The principle behind this step is - SELF-DISIPLINE
Steps 8 and 9 are discussed together in the Big Book. The Big Book discuss one action - making amends - which they break down into two parts - being ready to make amends to everyone, and then making those amends as long as we are not hurting anyone by doing so.
First, I will discuss the "getting ready". Okay, so "Made a list of all the persons we had harmed" - we already completed that (or most of it anyway) in our Step 4 inventory. Remember the "our part" column - that should be the bulk of our list. I should note that it is very important here that we only look at our part. We are cleaning off our side of the street. We are not looking at what others have done to us. We are just trying to own up to the harm we have caused others. The Big Books instructions are simple. We make a list of all the people we have harmed and then figure out what harm we have done to them. Really quite simple! I said simple….not always easy. BUT these are the actions steps that will bring us recovery from compulsive overeating. These are the steps which remove our character defects - and allow us to become different people - recovered people. People who live happy, joyous and free.

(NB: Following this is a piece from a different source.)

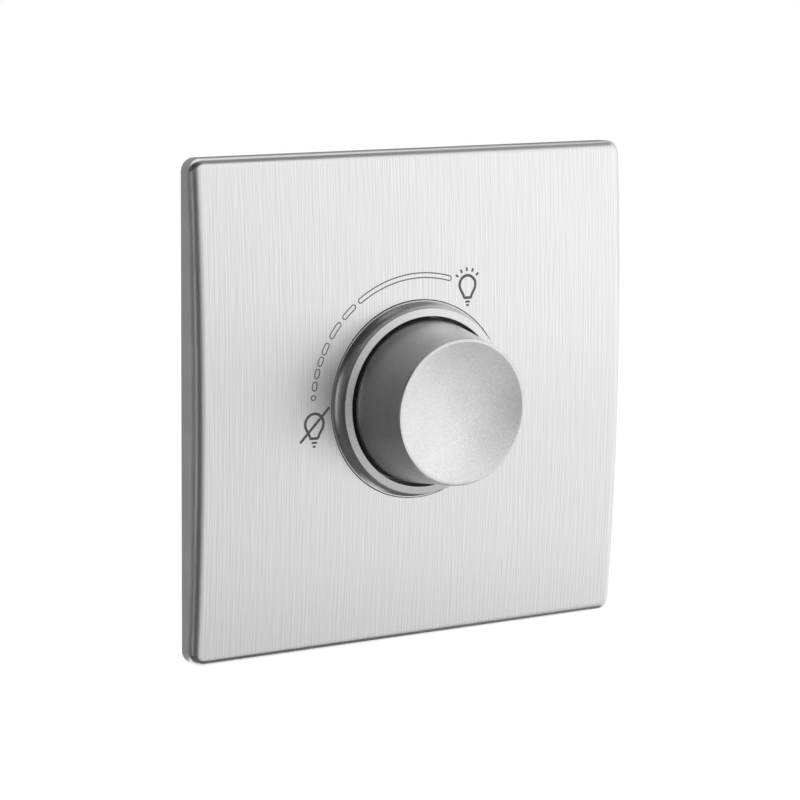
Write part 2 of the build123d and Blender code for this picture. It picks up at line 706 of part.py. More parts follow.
def pan_screw(shank_r, length, head_r, head_h, slot_w, neck_r=None, neck_l=0.0):
    """A screw along +Y with its head in front of Y = 0: domed head, driver slot and pointed end."""
    point = shank_r * SCREW_POINT
    neck = [(neck_r, 0), (neck_r, neck_l)] if neck_r else []
    screw = turned(
        [
            (0, -head_h),
            (head_r * HEAD_CROWN, -head_h),
            (head_r, -head_h * HEAD_SIDE),
            (head_r, 0),
            *neck,
            (shank_r, neck_l),
            (shank_r, length - point),
            (shank_r - point, length),
            (0, length),
        ]
    )
    floor = -head_h * (1 - DRIVER_DEPTH)
    return screw - block(-head_r, head_r, -head_h - PAST, floor, -slot_w / 2, slot_w / 2)


def make_box_screw(sign):
    length = BOX_SCREW_L + FRAME_T
    screw = pan_screw(BOX_SCREW_R, length, BOX_HEAD_R, BOX_HEAD_H, BOX_DRIVER_W, BOX_NECK_R, FRAME_T)
    return Pos(sign * BOX_CENTRES / 2, -FRAME_T, 0) * screw


def make_frame_screw(sx, sz):
    screw = pan_screw(FRAME_SCREW_R, FRAME_SCREW_L, FRAME_HEAD_R, FRAME_HEAD_H, FRAME_DRIVER_W)
    return Pos(sx * boss_x, -FRAME_T, sz * boss_z) * screw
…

The next part of Step 8 is "and became ready to make amends to them all" If we are not willing to go to others to make amends, the Big Book suggests on page 76, "If we haven't the will to do this, we ask until it comes". So our prayers are clear, "God give me the will to do this. Please give me the strength and direction to do the right thing, no matter what the personal consequences may be." It helped me to remember that being willing and wanting to do something were two entirely different things. I, in no way really "wanted" to go to others and admit my wrongs, but I was "willing" to do it. I was willing because I wanted recovery. Recovery from compulsively overeating myself to death. Recovery from living a life full of fear, frustration, bewilderment and despair.

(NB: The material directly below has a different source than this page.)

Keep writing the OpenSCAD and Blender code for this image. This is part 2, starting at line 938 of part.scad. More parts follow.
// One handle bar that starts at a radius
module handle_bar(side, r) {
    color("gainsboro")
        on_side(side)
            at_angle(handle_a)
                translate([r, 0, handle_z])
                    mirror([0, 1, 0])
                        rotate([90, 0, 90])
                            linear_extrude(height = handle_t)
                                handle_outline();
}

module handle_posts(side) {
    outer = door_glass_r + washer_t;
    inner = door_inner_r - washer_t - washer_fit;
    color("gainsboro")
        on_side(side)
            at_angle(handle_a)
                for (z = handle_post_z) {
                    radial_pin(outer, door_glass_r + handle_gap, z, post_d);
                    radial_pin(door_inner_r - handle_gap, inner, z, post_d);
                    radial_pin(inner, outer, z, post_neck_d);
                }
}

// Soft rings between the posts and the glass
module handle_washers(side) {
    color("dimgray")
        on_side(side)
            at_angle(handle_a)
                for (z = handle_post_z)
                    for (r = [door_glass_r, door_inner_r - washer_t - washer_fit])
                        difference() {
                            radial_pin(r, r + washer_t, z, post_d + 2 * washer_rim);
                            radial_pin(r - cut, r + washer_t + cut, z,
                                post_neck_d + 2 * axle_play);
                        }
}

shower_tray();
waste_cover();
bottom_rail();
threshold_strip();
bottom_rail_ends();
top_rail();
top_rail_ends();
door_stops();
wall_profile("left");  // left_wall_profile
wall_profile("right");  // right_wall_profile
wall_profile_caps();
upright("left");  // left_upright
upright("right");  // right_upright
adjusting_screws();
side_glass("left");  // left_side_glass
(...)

** I do want to note here that on our resentment list there may be people you do not owe an amends to. Example, I had a family member who sexually abused me when I was a child. As you might imagine I had a deep resentment towards that person. I did not owe that person an amends, as I did not do anything that caused that person to be abusive. Children are never responsible for the abuse inflicted upon them.
Read: Pg. 76 "Now we need more action... to pg. 84 2nd paragraph
Take your inventory and make a list of all the people, and institutions that you have harmed. With this completed go over this work with your sponsor to assure you have completed your list honestly and thoroughly, and that there is no one on the list that shouldn't be there.
Answer to the loop:
1. How did I determine what actually was "harm" to another person?

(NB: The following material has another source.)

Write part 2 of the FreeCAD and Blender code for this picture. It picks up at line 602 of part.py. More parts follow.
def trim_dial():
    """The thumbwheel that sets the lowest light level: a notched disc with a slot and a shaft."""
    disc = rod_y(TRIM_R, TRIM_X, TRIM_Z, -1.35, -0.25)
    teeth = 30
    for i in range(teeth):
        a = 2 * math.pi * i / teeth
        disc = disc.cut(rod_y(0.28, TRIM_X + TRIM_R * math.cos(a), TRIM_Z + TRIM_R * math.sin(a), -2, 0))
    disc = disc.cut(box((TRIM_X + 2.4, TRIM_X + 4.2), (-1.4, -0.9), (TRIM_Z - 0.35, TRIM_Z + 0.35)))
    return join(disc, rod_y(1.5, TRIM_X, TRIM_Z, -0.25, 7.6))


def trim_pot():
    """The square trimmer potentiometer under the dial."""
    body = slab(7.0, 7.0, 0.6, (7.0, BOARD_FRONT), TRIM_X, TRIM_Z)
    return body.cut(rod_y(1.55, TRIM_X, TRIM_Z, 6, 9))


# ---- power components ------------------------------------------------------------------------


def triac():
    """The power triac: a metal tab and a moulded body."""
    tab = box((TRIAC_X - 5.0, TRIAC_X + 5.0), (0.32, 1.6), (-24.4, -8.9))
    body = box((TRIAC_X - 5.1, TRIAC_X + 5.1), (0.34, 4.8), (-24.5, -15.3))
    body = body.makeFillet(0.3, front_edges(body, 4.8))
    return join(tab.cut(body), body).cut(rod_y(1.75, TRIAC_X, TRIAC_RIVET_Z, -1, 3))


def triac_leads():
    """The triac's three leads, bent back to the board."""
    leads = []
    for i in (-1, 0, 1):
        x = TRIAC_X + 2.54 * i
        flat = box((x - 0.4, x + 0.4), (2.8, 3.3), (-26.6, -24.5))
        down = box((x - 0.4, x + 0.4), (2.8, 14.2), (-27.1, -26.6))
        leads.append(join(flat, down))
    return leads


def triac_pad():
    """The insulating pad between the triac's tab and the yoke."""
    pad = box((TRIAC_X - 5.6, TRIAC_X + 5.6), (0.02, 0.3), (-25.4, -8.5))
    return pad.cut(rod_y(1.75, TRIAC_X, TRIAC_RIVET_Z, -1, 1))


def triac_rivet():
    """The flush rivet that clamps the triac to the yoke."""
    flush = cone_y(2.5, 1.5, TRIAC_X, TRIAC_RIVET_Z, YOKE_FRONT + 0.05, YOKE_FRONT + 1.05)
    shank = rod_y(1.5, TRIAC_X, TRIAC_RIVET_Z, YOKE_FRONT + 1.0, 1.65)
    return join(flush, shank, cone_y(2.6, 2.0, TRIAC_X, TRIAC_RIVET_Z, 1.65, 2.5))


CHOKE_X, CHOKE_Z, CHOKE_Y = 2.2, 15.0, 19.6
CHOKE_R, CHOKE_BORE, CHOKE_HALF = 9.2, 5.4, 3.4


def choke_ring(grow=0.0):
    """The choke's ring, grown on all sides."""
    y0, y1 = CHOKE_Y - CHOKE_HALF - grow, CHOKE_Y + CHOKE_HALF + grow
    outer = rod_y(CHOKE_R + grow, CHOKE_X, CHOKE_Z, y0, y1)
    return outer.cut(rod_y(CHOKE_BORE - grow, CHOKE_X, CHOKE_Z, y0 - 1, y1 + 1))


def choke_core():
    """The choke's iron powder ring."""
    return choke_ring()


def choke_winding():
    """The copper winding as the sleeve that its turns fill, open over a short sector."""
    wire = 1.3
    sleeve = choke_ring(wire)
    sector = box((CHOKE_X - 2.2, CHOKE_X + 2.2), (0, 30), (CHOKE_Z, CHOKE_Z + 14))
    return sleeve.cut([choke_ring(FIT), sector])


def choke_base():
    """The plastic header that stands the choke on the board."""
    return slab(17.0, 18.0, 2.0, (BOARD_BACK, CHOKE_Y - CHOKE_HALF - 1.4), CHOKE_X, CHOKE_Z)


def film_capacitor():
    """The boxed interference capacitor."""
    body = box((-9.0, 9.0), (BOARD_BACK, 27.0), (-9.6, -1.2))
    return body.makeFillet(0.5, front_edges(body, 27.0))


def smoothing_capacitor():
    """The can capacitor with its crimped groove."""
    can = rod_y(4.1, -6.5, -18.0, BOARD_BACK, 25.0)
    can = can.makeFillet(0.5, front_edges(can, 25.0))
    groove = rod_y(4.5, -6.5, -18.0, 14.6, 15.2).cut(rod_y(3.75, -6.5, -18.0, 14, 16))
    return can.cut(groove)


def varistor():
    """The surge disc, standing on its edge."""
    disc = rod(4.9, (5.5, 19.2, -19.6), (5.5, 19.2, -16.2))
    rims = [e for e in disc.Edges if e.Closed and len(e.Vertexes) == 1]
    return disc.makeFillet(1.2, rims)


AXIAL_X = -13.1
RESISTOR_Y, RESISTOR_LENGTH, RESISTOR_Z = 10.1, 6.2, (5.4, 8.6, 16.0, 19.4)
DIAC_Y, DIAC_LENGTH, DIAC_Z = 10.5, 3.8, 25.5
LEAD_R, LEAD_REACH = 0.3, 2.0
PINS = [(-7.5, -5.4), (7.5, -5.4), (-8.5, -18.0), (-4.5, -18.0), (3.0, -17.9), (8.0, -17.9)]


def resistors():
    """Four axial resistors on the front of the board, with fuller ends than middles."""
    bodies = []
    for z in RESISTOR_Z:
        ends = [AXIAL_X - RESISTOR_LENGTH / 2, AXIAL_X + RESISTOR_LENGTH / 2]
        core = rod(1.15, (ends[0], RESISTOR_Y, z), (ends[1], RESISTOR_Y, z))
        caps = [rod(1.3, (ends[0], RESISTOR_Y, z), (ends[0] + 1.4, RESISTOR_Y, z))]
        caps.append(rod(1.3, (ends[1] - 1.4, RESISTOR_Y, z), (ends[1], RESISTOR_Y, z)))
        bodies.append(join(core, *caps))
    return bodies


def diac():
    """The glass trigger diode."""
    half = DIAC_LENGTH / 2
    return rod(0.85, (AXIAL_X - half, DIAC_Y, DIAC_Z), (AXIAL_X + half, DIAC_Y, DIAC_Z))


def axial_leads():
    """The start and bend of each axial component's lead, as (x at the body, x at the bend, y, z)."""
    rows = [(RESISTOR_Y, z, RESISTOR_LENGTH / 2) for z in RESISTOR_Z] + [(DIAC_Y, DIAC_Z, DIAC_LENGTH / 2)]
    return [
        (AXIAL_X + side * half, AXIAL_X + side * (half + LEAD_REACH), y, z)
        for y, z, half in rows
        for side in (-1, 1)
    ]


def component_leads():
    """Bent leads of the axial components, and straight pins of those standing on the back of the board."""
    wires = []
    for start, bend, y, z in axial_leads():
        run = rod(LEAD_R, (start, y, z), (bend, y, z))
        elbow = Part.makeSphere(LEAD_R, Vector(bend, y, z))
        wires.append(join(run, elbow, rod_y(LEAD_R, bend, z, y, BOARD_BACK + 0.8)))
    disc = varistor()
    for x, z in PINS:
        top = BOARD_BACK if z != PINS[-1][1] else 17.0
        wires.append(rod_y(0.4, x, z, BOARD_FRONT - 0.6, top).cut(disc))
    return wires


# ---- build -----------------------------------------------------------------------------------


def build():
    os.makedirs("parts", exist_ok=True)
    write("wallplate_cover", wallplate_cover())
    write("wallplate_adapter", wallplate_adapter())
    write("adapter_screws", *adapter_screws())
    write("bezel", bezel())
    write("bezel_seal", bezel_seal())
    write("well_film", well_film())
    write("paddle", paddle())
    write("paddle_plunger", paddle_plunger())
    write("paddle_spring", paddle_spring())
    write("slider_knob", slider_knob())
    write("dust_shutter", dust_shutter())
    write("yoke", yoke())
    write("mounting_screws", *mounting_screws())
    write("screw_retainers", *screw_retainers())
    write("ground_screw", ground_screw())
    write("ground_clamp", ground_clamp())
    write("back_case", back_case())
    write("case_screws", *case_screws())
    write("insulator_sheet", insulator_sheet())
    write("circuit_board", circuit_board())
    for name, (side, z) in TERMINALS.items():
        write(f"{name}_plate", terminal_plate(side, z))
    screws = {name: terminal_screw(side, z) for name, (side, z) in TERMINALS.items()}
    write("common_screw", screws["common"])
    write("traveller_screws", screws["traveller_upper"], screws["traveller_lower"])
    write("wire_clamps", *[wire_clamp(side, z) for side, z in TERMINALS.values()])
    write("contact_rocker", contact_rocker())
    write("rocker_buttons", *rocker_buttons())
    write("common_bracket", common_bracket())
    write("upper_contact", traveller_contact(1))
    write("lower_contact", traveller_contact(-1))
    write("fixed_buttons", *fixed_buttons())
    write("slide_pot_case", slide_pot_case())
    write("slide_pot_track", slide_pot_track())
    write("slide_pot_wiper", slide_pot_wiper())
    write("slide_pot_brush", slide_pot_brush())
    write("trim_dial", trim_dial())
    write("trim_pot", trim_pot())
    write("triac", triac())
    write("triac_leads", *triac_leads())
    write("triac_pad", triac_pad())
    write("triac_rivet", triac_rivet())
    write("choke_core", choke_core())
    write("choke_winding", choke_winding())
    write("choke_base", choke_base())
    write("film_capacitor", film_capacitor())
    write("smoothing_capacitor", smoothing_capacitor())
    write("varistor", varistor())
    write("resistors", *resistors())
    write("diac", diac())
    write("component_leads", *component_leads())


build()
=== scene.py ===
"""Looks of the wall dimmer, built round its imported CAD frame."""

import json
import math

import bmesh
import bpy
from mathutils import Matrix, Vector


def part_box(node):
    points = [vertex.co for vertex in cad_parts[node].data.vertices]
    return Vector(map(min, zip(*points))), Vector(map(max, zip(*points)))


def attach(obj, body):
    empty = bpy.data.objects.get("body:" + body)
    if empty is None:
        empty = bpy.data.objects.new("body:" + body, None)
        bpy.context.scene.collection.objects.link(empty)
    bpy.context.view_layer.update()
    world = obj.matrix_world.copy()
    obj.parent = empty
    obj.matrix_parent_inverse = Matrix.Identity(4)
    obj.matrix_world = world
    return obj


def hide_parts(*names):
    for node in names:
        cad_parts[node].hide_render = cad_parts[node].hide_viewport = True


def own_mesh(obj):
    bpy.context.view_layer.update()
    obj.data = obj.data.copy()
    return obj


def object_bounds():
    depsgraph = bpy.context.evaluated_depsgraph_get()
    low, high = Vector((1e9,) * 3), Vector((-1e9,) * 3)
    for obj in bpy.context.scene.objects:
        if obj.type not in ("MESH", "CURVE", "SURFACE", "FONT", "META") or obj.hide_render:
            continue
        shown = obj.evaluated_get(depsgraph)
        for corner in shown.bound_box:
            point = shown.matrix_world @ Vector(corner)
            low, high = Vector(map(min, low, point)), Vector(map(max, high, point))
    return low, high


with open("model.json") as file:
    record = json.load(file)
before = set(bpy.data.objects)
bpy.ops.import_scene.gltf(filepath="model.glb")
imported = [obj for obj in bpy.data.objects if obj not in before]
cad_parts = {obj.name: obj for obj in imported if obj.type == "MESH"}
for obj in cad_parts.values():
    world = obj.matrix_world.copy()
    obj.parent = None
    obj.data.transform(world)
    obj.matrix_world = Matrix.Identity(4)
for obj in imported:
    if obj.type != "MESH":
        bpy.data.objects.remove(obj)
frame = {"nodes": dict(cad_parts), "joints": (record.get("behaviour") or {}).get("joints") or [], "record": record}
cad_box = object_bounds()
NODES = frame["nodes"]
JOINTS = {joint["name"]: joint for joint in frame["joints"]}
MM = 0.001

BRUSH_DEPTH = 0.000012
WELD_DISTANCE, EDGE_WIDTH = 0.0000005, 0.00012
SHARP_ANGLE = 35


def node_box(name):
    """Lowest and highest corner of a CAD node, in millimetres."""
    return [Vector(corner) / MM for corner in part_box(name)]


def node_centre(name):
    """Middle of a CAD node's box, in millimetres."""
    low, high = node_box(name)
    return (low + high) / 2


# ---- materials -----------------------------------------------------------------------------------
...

2. What is my purpose for doing Step 8?
3. Am I willing to make amends even if I don't want to?
Here is a link to a Step 8 sheet I used, which I found helpful.
It is my experience that these steps need not take forever. I have witnessed people staying in the steps many months, years even. As we move through these steps, we recover. I had to let go of my perfectionism, my fears, my procrastination and do the foot work, like so many before me. My wish for you all is recovery. It is promised.